• **WHAT YOU HAVE TO DO**: In the listing below, locate the line containing "laser_module();" and the line containing "scene = bpy.context.scene". Output both of them and every line between, exactly as written, and nothing more.

• **DATA EXTRACT**:
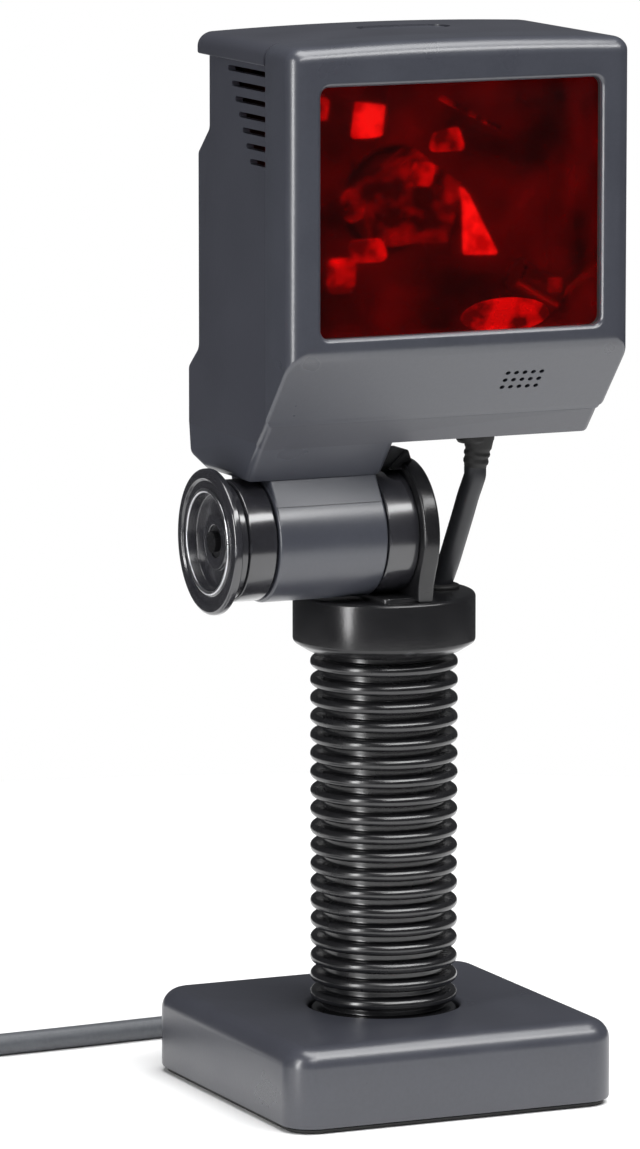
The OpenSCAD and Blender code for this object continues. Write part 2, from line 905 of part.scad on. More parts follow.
base_cover();
base_weight();
base_pad();
base_screws();
pole_socket();
cord_gland();
cord_inner();
gooseneck_core();
cord_lower();
cord_coil();
cord_tie();
connector_boot();
connector_body();
for (k = [1 : rib_count])
    flex_ring(k);
collar();
pivot_arm();
arm_screws();
pivot_bolt();
pivot_spacer();
pivot_bush();
friction_washers();
cord_grommet();
cord_upper();
clamp_knob();
knob_insert();
front_cover();
rear_cover();
neck_barrel();
window();
window_gasket();
sound_grille();
cover_screws();
optics_chassis();
fixed_mirrors();
collector_mirror();
laser_module();
polygon_mirror();
mirror_motor();
main_board();
beeper();
cord_boot();
mode_button();
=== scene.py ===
import math

import bmesh
import bpy
from mathutils import Matrix, Vector


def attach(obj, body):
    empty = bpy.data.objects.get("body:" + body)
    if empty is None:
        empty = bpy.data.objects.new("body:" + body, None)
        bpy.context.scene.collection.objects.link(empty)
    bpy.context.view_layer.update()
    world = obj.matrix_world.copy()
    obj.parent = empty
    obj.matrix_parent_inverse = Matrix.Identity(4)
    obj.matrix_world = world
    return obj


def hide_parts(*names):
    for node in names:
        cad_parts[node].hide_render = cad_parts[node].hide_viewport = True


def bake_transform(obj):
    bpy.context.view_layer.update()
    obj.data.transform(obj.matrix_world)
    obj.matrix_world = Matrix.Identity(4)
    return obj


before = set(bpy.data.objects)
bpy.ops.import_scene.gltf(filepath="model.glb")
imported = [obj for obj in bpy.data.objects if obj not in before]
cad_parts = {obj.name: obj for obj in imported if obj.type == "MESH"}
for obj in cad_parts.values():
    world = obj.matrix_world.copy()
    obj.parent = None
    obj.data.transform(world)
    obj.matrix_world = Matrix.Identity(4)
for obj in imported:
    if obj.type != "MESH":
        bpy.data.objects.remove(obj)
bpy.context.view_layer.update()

MM = 0.001
scene = bpy.context.scene

# ---------------------------------------------------------------- camera

CAM_AZIMUTH = math.radians(-24.76)
CAM_ELEVATION = math.radians(8.77)
CAM_DISTANCE = 2.199
CAM_TARGET = Vector((0, 0, 0.150))
CAM_SIDE, CAM_DROP = 0.01818, 0.0017
LENS_MM, SENSOR_MM = 242.9, 36

back = Vector((
    math.sin(CAM_AZIMUTH) * math.cos(CAM_ELEVATION),
    -math.cos(CAM_AZIMUTH) * math.cos(CAM_ELEVATION),
    math.sin(CAM_ELEVATION),
))
right = Vector((math.cos(CAM_AZIMUTH), math.sin(CAM_AZIMUTH), 0))
up = back.cross(right)
cam_data = bpy.data.cameras.new("camera")
cam_data.lens = LENS_MM
cam_data.sensor_width = SENSOR_MM
cam_data.clip_end = 60
camera = bpy.data.objects.new("camera", cam_data)
scene.collection.objects.link(camera)
camera.location = CAM_TARGET + back * CAM_DISTANCE
aim = CAM_TARGET - right * CAM_SIDE - up * CAM_DROP
camera.rotation_mode = "QUATERNION"
camera.rotation_quaternion = (aim - camera.location).to_track_quat("-Z", "Y")
scene.camera = camera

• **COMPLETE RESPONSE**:
laser_module();
polygon_mirror();
mirror_motor();
main_board();
beeper();
cord_boot();
mode_button();
=== scene.py ===
import math

import bmesh
import bpy
from mathutils import Matrix, Vector


def attach(obj, body):
    empty = bpy.data.objects.get("body:" + body)
    if empty is None:
        empty = bpy.data.objects.new("body:" + body, None)
        bpy.context.scene.collection.objects.link(empty)
    bpy.context.view_layer.update()
    world = obj.matrix_world.copy()
    obj.parent = empty
    obj.matrix_parent_inverse = Matrix.Identity(4)
    obj.matrix_world = world
    return obj


def hide_parts(*names):
    for node in names:
        cad_parts[node].hide_render = cad_parts[node].hide_viewport = True


def bake_transform(obj):
    bpy.context.view_layer.update()
    obj.data.transform(obj.matrix_world)
    obj.matrix_world = Matrix.Identity(4)
    return obj


before = set(bpy.data.objects)
bpy.ops.import_scene.gltf(filepath="model.glb")
imported = [obj for obj in bpy.data.objects if obj not in before]
cad_parts = {obj.name: obj for obj in imported if obj.type == "MESH"}
for obj in cad_parts.values():
    world = obj.matrix_world.copy()
    obj.parent = None
    obj.data.transform(world)
    obj.matrix_world = Matrix.Identity(4)
for obj in imported:
    if obj.type != "MESH":
        bpy.data.objects.remove(obj)
bpy.context.view_layer.update()

MM = 0.001
scene = bpy.context.scene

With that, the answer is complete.